Bu hareketi kesmenin odaklaştığı yıl, 2013'tü. Yüzyıllardır kanı emilen, sömürülen, parça parça edilen Müslüman dünyayı, Türkiye toparlayacak, liderlik edecek diye uykuları kaçıyordu. Kanımızı emen IMF-Bilderberg'i kovaladığımız için düşman olmuşlardı. Çözüm Süreci yolunda ilerlerken düşmanlık peşinde koşuyorlardı. Dev yatırımlar başlatıldığı için kahroluyorlardı. MİLLİ İKTİDARIN altını oymak için her şeyi yaptılar.

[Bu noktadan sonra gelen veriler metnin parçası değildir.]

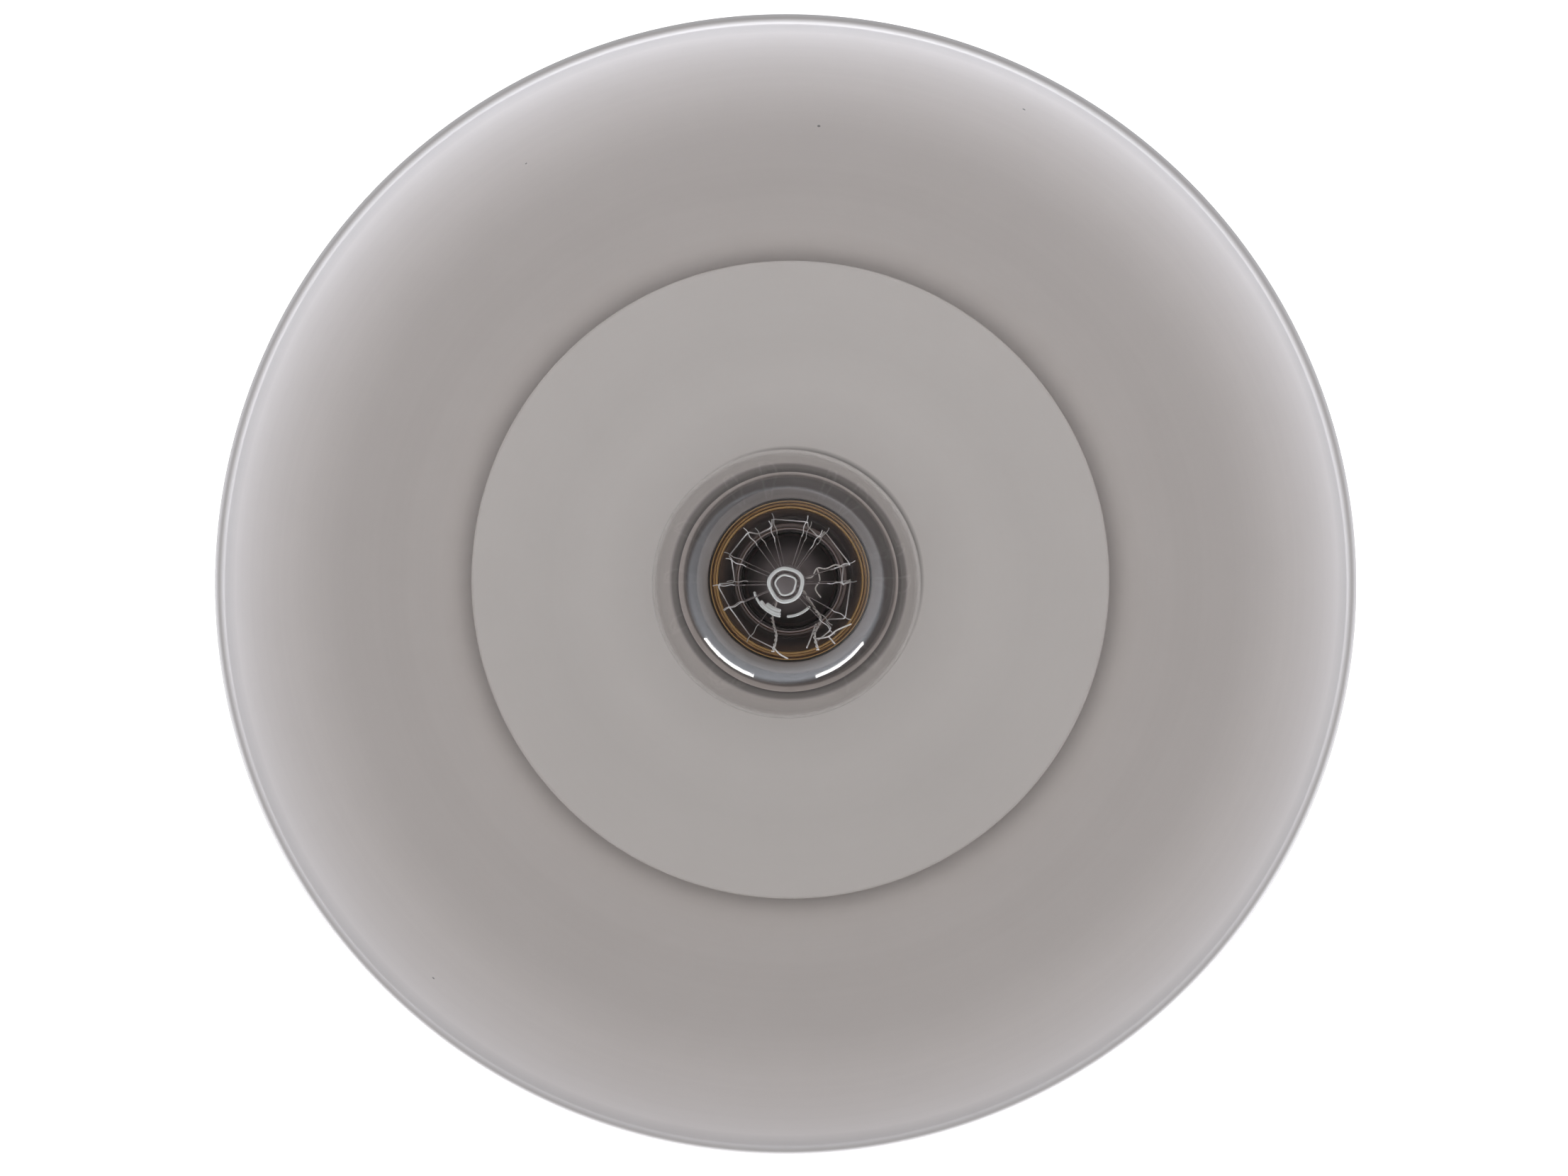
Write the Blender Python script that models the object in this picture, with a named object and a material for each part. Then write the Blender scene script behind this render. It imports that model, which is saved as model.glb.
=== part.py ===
"""Dome pendant lamp that hangs from its cord gland, with an E27 filament bulb inside a metal shade."""

import math

import bmesh
import bpy
from mathutils import Vector

MM = 0.001

# Heights below are millimetres above the plane of the shade's rim, and radii are millimetres.
# The world origin is the middle of the gland's top face, where the cord enters.
TOTAL_HEIGHT = 152.0
WALL = 1.0

SHADE_RADIUS = 125.0
SHADE_HEIGHT = 88.5
SHADE_POWER = 2.3
CROWN_RADIUS = 30.0
CROWN_HEIGHT = 87.0
CROWN_HOLE = 20.6
BEAD_RADIUS = 1.1

DISC_RADIUS = 74.3
DISC_HEIGHT = 66.3
DISC_THICKNESS = 1.2
DISC_HOLE = 20.4

RING_BORE = 19.45
RING_FLANGE = 27.2
RING_HUB = 22.3

HOLDER_RADIUS = 19.15
HOLDER_MOUTH = 60.0
HOLDER_LIP = 17.0

BULB_RADIUS = 30.0
BULB_EQUATOR = 13.0
GLASS_WALL = 0.7
CAP_RADIUS = 12.7
CAP_RIM = 61.0
CAP_TIP = 88.0

FILAMENT_LOW = 6.5
FILAMENT_HIGH = 40.5
FILAMENT_WIRE = 0.18
HOOK_BEND = 0.4
CENTRE_TRAVEL = 1.2

# Where the filament turns back, low and high by turns, as x and y in millimetres.
CAGE_TURNS = (
    (2.9, -14.0),
    (8.7, -12.5),
    (12.4, -5.2),
    (13.6, -5.8),
    (14.8, -0.3),
    (12.6, 0.1),
    (12.0, 5.2),
    (13.4, 6.2),
    (8.5, 11.3),
    (6.8, 11.1),
    (3.4, 12.6),
    (3.4, 14.3),
    (-4.4, 13.8),
    (-4.8, 12.4),
    (-7.2, 10.7),
    (-8.5, 11.2),
    (-13.9, 4.7),
    (-12.7, 3.7),
    (-12.5, 0.3),
    (-14.2, 0.1),
    (-13.0, -7.2),
    (-9.0, -8.9),
    (-9.7, -10.0),
    (-6.8, -13.5),
)


def clear_scene():
    for item in list(bpy.data.objects):
        bpy.data.objects.remove(item, do_unlink=True)


def up(height):
    """World height in metres of a height above the rim in millimetres."""
    return (height - TOTAL_HEIGHT) * MM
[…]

Beşinci kollarıyla, ajanlarıyla, işbirlikçi yerli odaklarıyla, şaşırtıcı İTTİFAK'larla saldırdılar. Utanmadan, arlanmadan, Derin Amerika'lılarla-Avrupalılar'la oturup konuşan, projeler yaptılar.
Kemal Kılıçdaroğlu-Selahattin Demirtaş projelerine destek oldular. Yabancı istihbarat servislerinin kucağındaki PKK-KCK ile Derin Batı'nın kurduğu DAEŞ'le, Derin Avrupa'nın oyuncağı DHKP-C ile üstümüze geldiler. Yahudi ortaklı medyalarıyla, onlara eklemlenen malum Türk medyasıyla, her gelişmeyi olumsuzlaştırmak için, manşetlerine, ekranlarına taşıdılar. Erdoğan düşmanlığından gözü dönmüş, karanlık adamlar; soluğu Kandil'de aldılar. Silah bırakmanın yanlış olacağını iknaya çalıştılar. Zaten KANDİL BARONLARI, kucaktaydı, CIA-MOSSAD-MI6-BND gibi, Batı'nın servisleriyle anlaşmışlardı.

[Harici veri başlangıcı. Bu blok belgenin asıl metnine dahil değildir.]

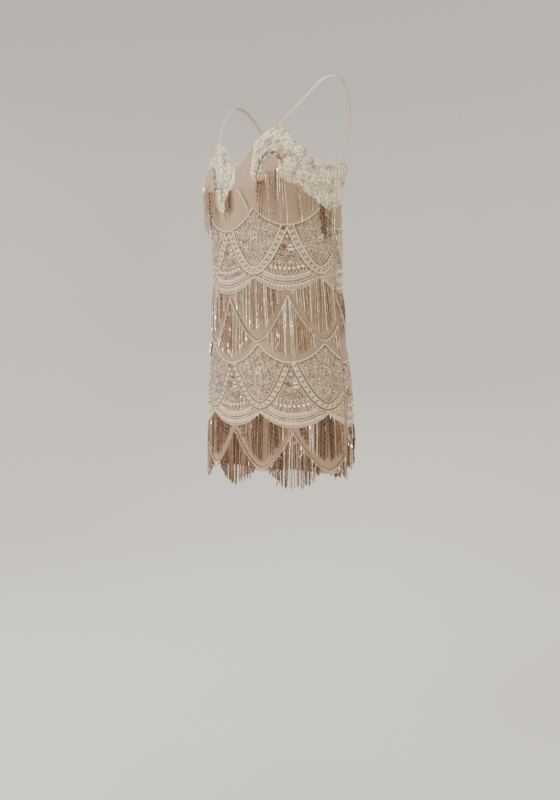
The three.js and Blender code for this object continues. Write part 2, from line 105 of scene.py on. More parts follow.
# Soft creases: s and z of the upper end, s and z of the lower end, width, depth
FRONT_CREASES = [
    (-6, -180, -10, -290, 9, -1.6),
    (26, -205, 40, -300, 10, 1.3),
    (-34, -208, -46, -296, 9, 1.2),
    (150, -205, 196, -320, 13, -1.8),
    (-152, -210, -194, -330, 12, -1.9),
    (168, -300, 120, -420, 16, 1.5),
    (-160, -330, -118, -430, 15, 1.4),
    (40, -400, 52, -540, 13, -1.5),
    (-78, -395, -92, -560, 15, -1.7),
    (112, -420, 134, -640, 14, 1.8),
    (-20, -470, -26, -735, 14, 1.6),
    (66, -600, 78, -744, 12, -1.9),
    (-128, -560, -140, -744, 15, 1.8),
    (172, -560, 182, -744, 12, -2.0),
    (-182, -600, -190, -744, 11, -1.8),
]
BACK_CREASES = [
    (0, -170, 4, -300, 12, -1.8),
    (60, -165, 44, -320, 13, 1.5),
    (-66, -168, -48, -310, 12, 1.4),
    (128, -180, 168, -330, 14, -2.0),
    (-124, -182, -170, -335, 14, -1.9),
    (24, -300, 30, -470, 13, -1.7),
    (-84, -330, -96, -520, 15, 1.7),
    (100, -380, 118, -600, 15, 1.8),
    (-30, -480, -36, -735, 14, -1.8),
    (60, -540, 70, -744, 13, 1.9),
    (-140, -560, -152, -744, 14, -1.8),
    (160, -600, 168, -744, 12, 1.9),
]

# Cups: middle, how far they stand out, their width and how fast they fade above and below
CUP_X = 84.0
CUP_Z = -208.0
CUP_HEIGHT = 15.0
CUP_WIDTH = 34.0
CUP_RISE = 46.0
CUP_FALL = 32.0
CUP_TURN = 0.3
CUP_FADE = 130.0
EDGE_INSET = 2.0

# Tiers of fans with U-shaped ladder bands between them, the depths from the tier's top down
REPEAT = 131.0
MOST_REPEATS = 3
SCALLOP_RISE = 35.0
BAND_LOW = 86.0
BAND_WIDTH = 13.0
BAND_POWER = 1.9
BAND_INSET = 5.0
FAN_LOW = 117.0
FAN_RISE = 26.0
FAN_POWER = 2.2
RIM_WIDTH = 12.0
RIM_END = 4.0
SWAG_START = 126.0
SWAG_POWER = 1.7
# Bare tulle between the tips under a rim and the swag below them
RIM_CLEAR = 18.0
# Tips under a swag: an arc within FAN_REACH of the fan's middle, and shorter strands at the back's sides
FAN_REACH = 46.0
FAN_TIP_RISE = 26.0
SIDE_TIP_RISE = 34.0
SIDE_START = 131.0
# Each tier: its top, the lowest of its swag and tips, and the tone, spacing and layers of its strands
TIERS = {
    "upper": {
        "top": -294.0, "swag": 209.0, "tip": 237.0, "swag_node": "upper_swag",
        "tone": 0.60, "silver": 0.20, "spacing": 1.25, "layers": 1, "outline": "pale",
    },
    "lower": {
        "top": -544.0, "swag": 196.0, "tip": 228.0, "swag_node": "hem_swag",
        "tone": 0.24, "silver": 0.06, "spacing": 1.00, "layers": 2, "outline": "dark",
    },
}
HEM_Z = -742.0
HEM_WAVE = 4.0

# Straps: places over the shoulder, then where each end is sewn inside the top edges
STRAP_PATH = [
    (106, -76, -60), (124, -36, -13), (130, -14, -1.5), (131, 0, 0.7),
    (130, 14, -1.8), (124, 38, -22), (108, 68, -76),
]
STRAP_FRONT_S = 85.0
STRAP_BACK_S = 86.0
STRAP_LAP = 12.0
STRAP_INSIDE = -3.1
# The straps face away from this point above SHOULDER_FALL, and square to the cloth lower down
SHOULDER_CORE = (60, -5, -150)
SHOULDER_FALL = -30.0

# Finishes of a strand's bugles and of the seed beads between them
FRINGE_BEADS = ("rose_gold_bugles", "champagne_seeds")

SEED = 20611


def to_linear(text):
    """A colour written as sRGB hex, as the linear values that shaders read"""
    parts = [int(text[k:k + 2], 16) / 255 for k in (1, 3, 5)]
    return tuple(c / 12.92 if c <= 0.04045 else ((c + 0.055) / 1.055) ** 2.4 for c in parts)


def read_table(keys, values, at):
    """Smooth values of a table at some places, keys rising"""
    at = np.clip(at, keys[0], keys[-1])
    k = np.clip(np.searchsorted(keys, at, side="left") - 1, 0, len(keys) - 2)
    order = np.arange(len(keys))
    before, after = np.maximum(order - 1, 0), np.minimum(order + 1, len(keys) - 1)
    slope = (values[after] - values[before]) / (keys[after] - keys[before])
    span = keys[k + 1] - keys[k]
    t = (at - keys[k]) / span
    return ((2 * t**3 - 3 * t**2 + 1) * values[k] + (t**3 - 2 * t**2 + t) * span * slope[k]
            + (3 * t**2 - 2 * t**3) * values[k + 1] + (t**3 - t**2) * span * slope[k + 1])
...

CIA ajanı Graham Fuller'in sempatizanı Selahattin Demirtaş, kardeşlik projesini Kobani üzerinden yıkmaya teşebbüs etti. Demirtaş-Figen Yüksekdağ-Kandil Baronları, PKK- PYD ile Türkiye'de darbe mekaniğini çalıştırmak için bayağı uğraştılar. Ankara'da, Türkiye'nin 11 Eylül'üne imza atan karanlık adamları ıskalayıp, utanmadan Cumhurbaşkanımız Erdoğan'ı-Ahmet Davutoğlu'nu "iç savaş" ile tehdit etmeye başladılar. Başardılar mı? Hayır. Hedeflerine ulaştılar mı? Hayır.
YENİ BİR DÖNEM BAŞLIYOR.
Yakın coğrafyanın Balkanlar, Ortadoğu, Kuzey Afrika, Kafkasya'nın her noktasında parmak izi bıraktığımızı anlıyoruz. Yakın coğrafyanın çeperlerinde ahlarımızın yankılandığına yeniden tanık oluyoruz. Bize bakan mazlum, sahipsiz Müslüman dünyaya yaklaşınca, bizimle aynı duyguları paylaşacak milyonlarca yürekten oluştuğunu saptıyoruz. Ne yaparlarsa yapsınlar, AZİZ MİLLETİN birlik ve beraberliğinden doğan bir güç var bizde. Bu gücü kullanmamızı istemiyorlar.
Özgüvenimiz var. 100 yıl sonra, kendi dilimizi konuşuyor, 25-50 yıllık hedefler kurarak, alnımız dik, koşuyoruz.

SONUÇ: Onlar, üzerinde yürüdükleri yerleri, toprak diyerek, geçeceklerini sanıyorlar. Yanılıyorlar, bu topraklar altında yatan milyonlarca şehidimizi
unutuyorlar. Milli uyanışı boşa çıkarıp bir yüz yıl daha hafızasızlık ve körlük sürecine, Büyük Türk Milleti'ni sokacaklarını sanıyorlar. Kurdukları ortak cephe karşısında, pes edeceğimizi sanıyorlar. Yanılıyorlar. Türkiyemiz, 100 yılı tamamlayıp kanatlarını açarken, yakımızdaki coğrafyanın semalarında uçmaya hazırlanıyor. Cetvelle çizdikleri haritaları paçavraya çevirdiğimize tanık olacaklar. Darbe dinamikleri, iç savaş senaryoları, berhava olacak.
21. Yüzyıl'ı ıskalamamızı isteyenler, kanatlarımızı kırmaya dönük içeriden ve dışarıdan yürütülen kampanyalar, artık, bize vız gelir, tırıs gider.